Provided material:
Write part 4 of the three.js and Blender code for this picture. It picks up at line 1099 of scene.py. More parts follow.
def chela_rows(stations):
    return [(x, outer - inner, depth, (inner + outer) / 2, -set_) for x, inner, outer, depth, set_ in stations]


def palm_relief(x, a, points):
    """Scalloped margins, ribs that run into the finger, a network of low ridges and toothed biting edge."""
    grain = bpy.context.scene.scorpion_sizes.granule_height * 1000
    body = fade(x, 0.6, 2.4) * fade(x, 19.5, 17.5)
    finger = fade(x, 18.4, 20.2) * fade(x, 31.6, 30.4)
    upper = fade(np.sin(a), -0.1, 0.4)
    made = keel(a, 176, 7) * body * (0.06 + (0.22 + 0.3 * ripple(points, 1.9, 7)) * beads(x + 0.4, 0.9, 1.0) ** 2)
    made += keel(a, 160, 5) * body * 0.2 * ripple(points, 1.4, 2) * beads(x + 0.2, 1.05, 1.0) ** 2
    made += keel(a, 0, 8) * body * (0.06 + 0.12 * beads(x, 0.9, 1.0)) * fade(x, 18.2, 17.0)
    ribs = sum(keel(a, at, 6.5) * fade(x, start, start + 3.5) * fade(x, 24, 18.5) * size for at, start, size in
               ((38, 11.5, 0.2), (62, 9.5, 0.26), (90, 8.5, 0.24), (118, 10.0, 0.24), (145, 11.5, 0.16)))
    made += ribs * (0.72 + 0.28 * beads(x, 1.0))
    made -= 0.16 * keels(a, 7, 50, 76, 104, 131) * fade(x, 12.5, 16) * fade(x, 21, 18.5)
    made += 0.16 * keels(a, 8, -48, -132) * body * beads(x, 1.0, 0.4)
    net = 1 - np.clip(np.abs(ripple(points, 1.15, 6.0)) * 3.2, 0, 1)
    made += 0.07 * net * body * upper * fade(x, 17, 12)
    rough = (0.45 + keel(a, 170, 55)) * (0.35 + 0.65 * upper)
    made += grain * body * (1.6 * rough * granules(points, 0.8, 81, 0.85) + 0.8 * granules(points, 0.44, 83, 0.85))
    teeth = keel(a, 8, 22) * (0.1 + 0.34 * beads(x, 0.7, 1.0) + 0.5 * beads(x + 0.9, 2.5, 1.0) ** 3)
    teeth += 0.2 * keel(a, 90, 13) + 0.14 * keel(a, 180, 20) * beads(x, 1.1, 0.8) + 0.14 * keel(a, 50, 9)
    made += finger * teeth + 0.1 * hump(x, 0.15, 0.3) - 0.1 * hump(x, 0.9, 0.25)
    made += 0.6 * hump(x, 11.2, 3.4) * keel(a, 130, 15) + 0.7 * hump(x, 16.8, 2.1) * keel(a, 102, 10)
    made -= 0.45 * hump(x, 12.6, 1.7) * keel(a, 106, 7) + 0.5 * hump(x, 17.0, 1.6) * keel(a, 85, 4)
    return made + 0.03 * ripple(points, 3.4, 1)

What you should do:
Restate, word for word and with nothing added, the lines from the first line of the listing through the one where "return [(x, outer" stands.

Full response:
Write part 4 of the three.js and Blender code for this picture. It picks up at line 1099 of scene.py. More parts follow.
def chela_rows(stations):
    return [(x, outer - inner, depth, (inner + outer) / 2, -set_) for x, inner, outer, depth, set_ in stations]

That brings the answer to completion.